What the task requires
Look in the material below for the line with "crown_normal += Vector(0, 0, sqrt(1" and the line with "zip(*points))), Vector(map(max, zip(*points)))", then set down exactly those two lines and all lines between, nothing more.

Collected data
──────────

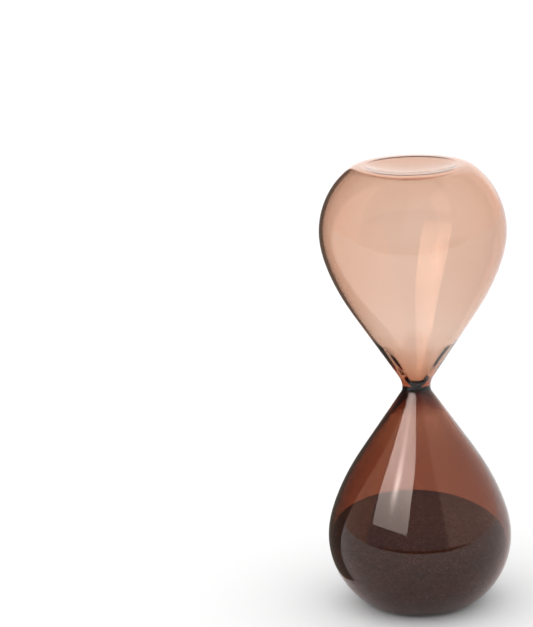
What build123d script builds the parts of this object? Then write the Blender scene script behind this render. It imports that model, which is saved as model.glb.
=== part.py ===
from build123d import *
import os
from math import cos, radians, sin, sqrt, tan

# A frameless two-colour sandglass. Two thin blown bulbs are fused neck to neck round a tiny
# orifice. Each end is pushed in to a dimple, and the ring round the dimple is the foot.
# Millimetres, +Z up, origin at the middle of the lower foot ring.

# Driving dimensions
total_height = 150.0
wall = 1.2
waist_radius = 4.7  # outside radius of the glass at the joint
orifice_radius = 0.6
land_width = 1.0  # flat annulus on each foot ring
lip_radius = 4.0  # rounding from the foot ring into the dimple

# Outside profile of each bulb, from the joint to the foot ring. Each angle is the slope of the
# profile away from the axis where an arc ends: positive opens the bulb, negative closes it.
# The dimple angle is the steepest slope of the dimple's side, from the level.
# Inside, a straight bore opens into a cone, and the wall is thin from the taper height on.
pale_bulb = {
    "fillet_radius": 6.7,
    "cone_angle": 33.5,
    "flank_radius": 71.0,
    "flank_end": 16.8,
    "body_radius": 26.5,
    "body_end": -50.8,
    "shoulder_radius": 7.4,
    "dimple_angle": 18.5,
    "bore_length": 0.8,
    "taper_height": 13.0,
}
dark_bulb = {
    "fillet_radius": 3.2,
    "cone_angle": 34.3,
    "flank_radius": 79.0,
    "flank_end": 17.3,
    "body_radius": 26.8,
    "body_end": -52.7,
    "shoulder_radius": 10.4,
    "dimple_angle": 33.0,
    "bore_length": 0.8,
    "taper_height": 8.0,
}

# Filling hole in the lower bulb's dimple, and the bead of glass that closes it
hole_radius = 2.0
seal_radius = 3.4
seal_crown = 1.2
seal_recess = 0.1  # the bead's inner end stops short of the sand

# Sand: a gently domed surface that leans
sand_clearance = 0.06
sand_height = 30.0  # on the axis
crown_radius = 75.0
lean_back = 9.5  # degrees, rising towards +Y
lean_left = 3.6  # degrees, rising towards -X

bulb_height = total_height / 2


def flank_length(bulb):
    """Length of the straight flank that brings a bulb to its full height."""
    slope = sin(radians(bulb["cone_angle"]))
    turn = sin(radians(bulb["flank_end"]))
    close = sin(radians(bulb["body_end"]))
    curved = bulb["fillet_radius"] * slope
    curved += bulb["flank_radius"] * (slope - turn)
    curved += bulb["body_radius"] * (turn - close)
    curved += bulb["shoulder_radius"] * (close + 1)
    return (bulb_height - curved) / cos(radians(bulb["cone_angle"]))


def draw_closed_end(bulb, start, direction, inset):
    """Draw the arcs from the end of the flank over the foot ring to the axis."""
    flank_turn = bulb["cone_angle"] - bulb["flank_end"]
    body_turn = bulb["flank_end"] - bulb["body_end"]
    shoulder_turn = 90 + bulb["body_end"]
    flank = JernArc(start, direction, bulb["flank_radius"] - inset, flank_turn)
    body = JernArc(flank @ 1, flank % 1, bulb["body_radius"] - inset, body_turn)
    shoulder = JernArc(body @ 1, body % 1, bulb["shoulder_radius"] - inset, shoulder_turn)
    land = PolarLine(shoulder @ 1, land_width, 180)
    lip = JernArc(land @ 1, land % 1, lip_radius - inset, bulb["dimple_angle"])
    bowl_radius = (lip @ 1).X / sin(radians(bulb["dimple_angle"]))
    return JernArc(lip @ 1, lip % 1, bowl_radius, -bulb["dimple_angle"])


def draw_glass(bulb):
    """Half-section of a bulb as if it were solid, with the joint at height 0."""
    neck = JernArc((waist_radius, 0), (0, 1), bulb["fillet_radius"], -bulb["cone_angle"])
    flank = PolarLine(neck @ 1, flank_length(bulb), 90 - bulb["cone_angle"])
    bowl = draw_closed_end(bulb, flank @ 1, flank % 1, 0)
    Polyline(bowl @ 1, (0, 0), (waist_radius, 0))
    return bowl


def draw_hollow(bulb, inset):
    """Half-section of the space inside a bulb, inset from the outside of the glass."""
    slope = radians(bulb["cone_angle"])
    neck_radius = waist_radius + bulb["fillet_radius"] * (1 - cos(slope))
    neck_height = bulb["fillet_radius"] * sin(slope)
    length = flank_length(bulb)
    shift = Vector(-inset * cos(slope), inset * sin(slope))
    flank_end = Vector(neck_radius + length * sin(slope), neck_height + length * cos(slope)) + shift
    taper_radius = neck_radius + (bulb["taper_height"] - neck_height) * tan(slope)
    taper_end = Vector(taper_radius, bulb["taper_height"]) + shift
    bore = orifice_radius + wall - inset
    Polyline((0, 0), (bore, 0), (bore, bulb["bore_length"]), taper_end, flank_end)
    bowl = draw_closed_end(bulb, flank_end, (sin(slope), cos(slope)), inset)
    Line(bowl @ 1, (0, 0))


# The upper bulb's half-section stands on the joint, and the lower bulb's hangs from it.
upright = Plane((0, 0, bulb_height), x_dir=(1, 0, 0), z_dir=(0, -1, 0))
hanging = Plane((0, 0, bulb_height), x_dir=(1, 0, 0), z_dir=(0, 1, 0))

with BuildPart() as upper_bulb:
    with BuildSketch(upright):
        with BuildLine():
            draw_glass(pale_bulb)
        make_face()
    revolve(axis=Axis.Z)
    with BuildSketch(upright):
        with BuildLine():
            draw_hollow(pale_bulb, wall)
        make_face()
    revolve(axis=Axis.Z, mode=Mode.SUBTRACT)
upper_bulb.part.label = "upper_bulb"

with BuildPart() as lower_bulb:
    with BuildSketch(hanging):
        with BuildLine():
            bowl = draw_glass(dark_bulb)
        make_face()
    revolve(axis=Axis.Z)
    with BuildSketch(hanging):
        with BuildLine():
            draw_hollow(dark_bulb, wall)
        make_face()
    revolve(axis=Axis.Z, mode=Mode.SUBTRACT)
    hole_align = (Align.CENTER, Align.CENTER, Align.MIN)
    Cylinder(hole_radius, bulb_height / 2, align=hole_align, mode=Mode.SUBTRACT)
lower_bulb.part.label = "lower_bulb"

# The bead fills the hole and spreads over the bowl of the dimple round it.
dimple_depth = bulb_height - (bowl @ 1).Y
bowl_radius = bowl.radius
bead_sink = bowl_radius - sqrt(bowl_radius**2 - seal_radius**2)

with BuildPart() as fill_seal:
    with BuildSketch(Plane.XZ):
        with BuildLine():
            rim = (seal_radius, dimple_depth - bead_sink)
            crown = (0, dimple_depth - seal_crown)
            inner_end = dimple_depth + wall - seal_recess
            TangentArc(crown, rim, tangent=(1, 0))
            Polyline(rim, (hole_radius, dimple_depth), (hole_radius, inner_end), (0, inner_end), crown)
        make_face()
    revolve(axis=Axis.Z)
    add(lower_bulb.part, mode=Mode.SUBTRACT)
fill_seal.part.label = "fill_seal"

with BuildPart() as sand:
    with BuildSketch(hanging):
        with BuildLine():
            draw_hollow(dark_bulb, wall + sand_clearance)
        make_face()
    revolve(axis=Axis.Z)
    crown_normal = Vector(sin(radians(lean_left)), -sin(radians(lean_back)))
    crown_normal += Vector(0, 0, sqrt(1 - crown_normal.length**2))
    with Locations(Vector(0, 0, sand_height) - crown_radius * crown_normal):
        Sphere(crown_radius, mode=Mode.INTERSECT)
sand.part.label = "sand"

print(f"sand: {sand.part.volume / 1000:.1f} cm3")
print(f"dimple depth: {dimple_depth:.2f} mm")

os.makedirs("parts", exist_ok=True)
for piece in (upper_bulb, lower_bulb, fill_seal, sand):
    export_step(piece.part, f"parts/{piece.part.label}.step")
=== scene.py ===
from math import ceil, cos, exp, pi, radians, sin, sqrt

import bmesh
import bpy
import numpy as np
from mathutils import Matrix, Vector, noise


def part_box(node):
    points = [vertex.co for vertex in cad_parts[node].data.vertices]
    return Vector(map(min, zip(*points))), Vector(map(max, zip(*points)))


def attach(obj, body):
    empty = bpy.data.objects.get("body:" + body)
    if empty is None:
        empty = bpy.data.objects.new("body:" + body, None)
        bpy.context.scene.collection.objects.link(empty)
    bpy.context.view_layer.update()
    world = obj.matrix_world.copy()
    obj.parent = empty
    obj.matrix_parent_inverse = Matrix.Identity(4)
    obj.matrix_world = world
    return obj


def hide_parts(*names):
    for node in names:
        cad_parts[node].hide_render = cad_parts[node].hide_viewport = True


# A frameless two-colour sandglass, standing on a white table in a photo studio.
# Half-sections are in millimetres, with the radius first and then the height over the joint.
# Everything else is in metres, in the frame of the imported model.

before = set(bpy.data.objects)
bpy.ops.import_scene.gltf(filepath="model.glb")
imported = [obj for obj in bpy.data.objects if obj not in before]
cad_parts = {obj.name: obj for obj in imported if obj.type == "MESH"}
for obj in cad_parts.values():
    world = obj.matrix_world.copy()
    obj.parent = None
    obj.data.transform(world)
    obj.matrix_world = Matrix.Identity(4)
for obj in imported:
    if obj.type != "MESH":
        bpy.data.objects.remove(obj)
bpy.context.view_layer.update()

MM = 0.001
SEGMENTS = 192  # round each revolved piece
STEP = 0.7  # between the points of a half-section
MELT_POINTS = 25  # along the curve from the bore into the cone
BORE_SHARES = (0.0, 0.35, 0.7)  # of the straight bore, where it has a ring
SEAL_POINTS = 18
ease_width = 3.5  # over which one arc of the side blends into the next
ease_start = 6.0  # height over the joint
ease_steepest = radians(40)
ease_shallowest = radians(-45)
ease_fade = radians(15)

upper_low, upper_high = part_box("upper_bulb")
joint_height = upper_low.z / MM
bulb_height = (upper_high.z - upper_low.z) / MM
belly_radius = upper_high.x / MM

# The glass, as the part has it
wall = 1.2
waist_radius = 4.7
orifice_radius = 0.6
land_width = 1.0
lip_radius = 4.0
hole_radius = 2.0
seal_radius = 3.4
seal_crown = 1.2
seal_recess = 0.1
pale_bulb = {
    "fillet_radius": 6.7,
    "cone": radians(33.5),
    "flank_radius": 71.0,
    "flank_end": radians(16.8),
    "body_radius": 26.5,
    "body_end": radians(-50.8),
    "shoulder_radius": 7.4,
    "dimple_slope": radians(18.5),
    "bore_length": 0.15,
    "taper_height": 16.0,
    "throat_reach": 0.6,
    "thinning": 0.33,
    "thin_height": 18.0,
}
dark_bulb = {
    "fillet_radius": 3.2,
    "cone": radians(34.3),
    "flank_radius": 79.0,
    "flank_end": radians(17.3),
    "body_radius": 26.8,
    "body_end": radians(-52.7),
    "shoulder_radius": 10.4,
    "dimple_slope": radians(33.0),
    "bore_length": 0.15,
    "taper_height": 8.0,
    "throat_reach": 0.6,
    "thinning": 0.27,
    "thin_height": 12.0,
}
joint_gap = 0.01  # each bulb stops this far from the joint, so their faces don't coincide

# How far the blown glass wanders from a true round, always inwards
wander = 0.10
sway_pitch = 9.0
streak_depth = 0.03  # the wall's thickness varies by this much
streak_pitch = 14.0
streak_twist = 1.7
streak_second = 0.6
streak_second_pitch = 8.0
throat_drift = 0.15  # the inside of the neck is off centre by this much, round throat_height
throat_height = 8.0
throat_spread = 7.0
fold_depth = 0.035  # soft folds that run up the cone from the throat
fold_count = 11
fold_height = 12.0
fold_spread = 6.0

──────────

Correct answer
    crown_normal += Vector(0, 0, sqrt(1 - crown_normal.length**2))
    with Locations(Vector(0, 0, sand_height) - crown_radius * crown_normal):
        Sphere(crown_radius, mode=Mode.INTERSECT)
sand.part.label = "sand"

print(f"sand: {sand.part.volume / 1000:.1f} cm3")
print(f"dimple depth: {dimple_depth:.2f} mm")

os.makedirs("parts", exist_ok=True)
for piece in (upper_bulb, lower_bulb, fill_seal, sand):
    export_step(piece.part, f"parts/{piece.part.label}.step")
=== scene.py ===
from math import ceil, cos, exp, pi, radians, sin, sqrt

import bmesh
import bpy
import numpy as np
from mathutils import Matrix, Vector, noise


def part_box(node):
    points = [vertex.co for vertex in cad_parts[node].data.vertices]
    return Vector(map(min, zip(*points))), Vector(map(max, zip(*points)))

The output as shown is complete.